Avec un prix modeste de 750 000 eurodollars, l’Orpheus Chrono-Heliophonic Ultra-Tetrahydracon Sonic Resonance Vessel Quantum-Cryo Stabilized Hyperbolic Harmonic Flux Edition n’est pas à la portée de tous. Il s’adresse aux esthètes, à ceux qui refusent de soumettre leurs oreilles aux distorsions grossières et prolétaires de l’audio de qualité inférieure. Chaque composant—des transducteurs à grain zéro, alignés par cryogénie, jusqu’au câblage à cohérence de phase quantique—a été méticuleusement conçu à partir des matériaux les plus raffinés connus de la science. Posséder un Orpheus, ce n’est pas simplement posséder un système audio. C’est s’approprier un instrument d’une fidélité absolue, une merveille technologique qui élève le simple fait d’écouter au rang d’illumination audiophile.
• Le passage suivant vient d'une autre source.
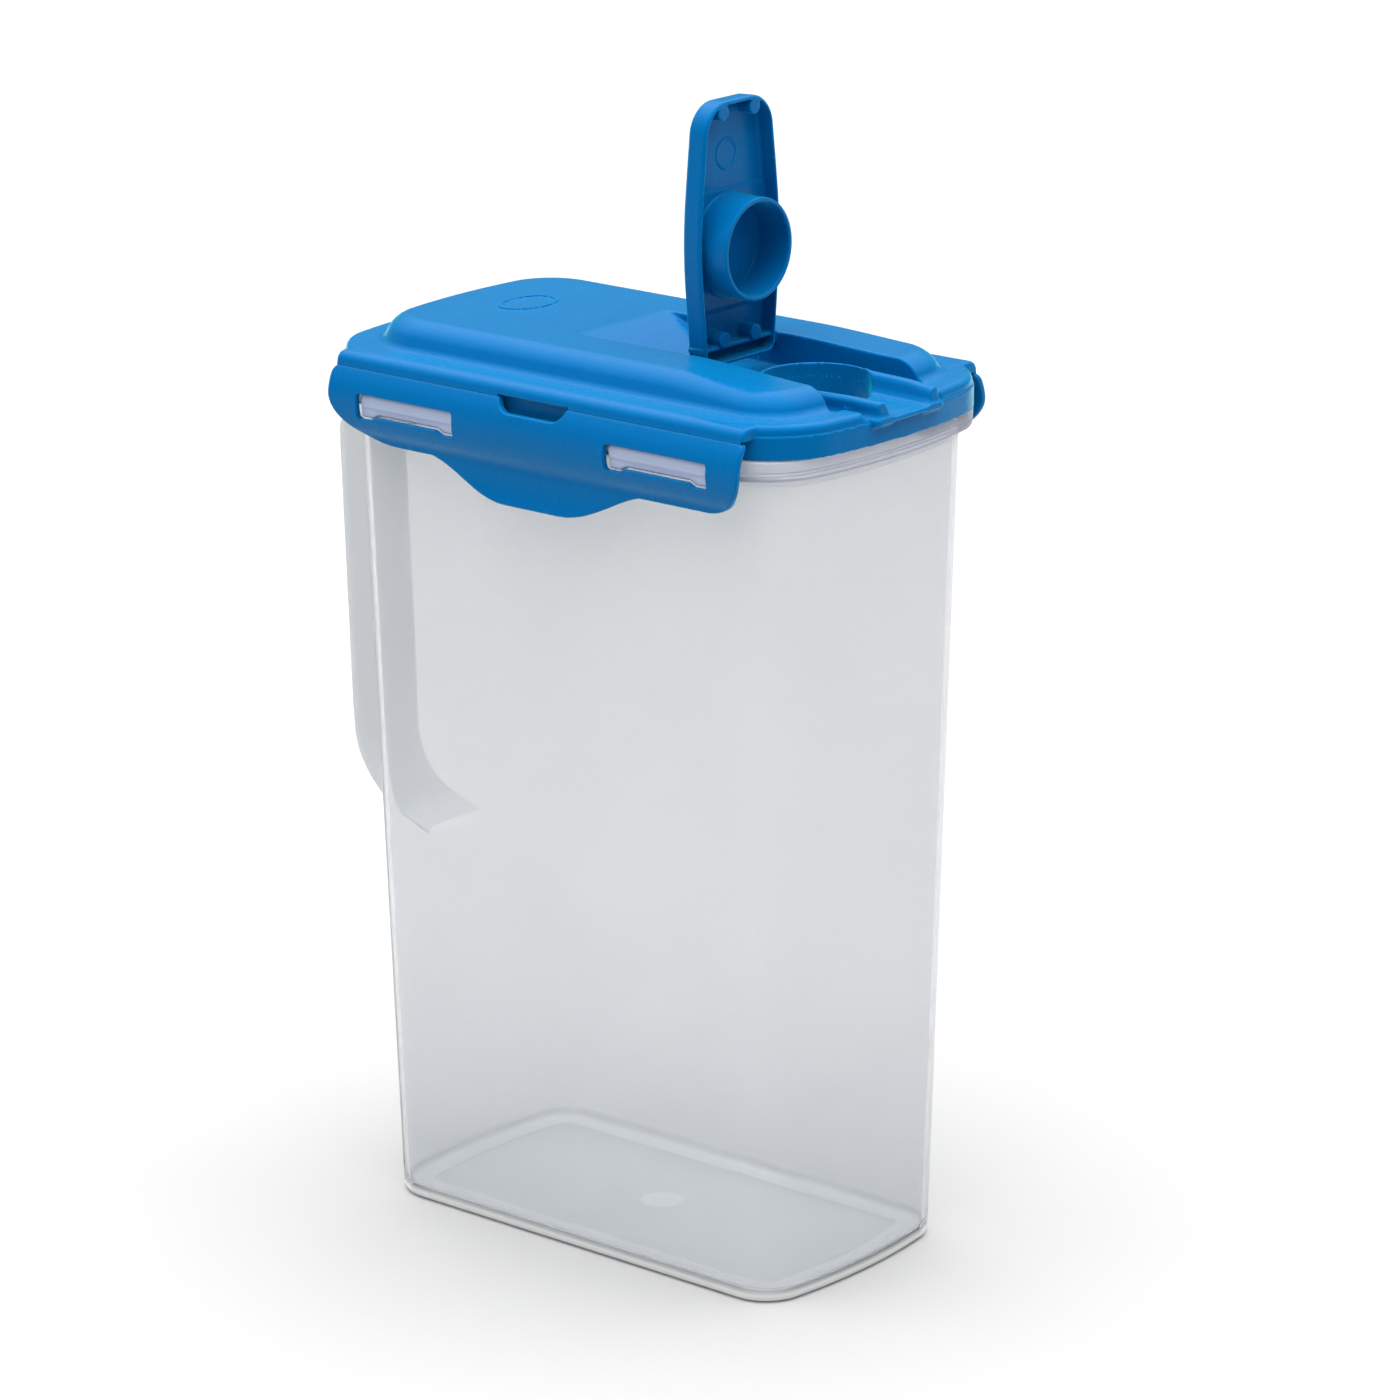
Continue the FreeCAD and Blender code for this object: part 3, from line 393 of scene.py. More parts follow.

Naturellement, il y aura des sceptiques. Ceux qui rechignent devant le prix, qui hésitent à refinancer leur maison, qui s’accrochent désespérément à leurs configurations tragiquement milieu de gamme, se persuadant qu’elles sont « suffisantes ». Ces personnes ne connaîtront jamais les véritables profondeurs de la pureté sonore, ni la perfection subharmonique tissée dans chaque molécule du châssis de l’Orpheus.
Quelques esprits récalcitrants insisteront peut-être qu’il n’y a rien à entendre. Mais dans une salle remplie de ceux qui écoutent—ceux qui hochent la tête en connaissance de cause, qui parlent de gravité harmonique et de dimensionnalité subsonique comme s’ils évoquaient un souvenir précieux—une question se pose : est-ce l'auditeur qui fait défaut, ou le système ?
La réalité sourit à ceux qui persistent. Affirmez quelque chose avec suffisamment d’autorité, et bientôt, même le doute finit par sembler absurde. Et si les bonnes personnes—les meilleures personnes—conviennent que l’Orpheus est le summum de la perfection sonore, alors il l’est, tout simplement. En douter ne serait pas seulement insensé ; ce serait nier la réalité elle-même.
Ainsi, l’Orpheus continue de jouer, aussi clair que le jour, aussi indéniable qu’un fait.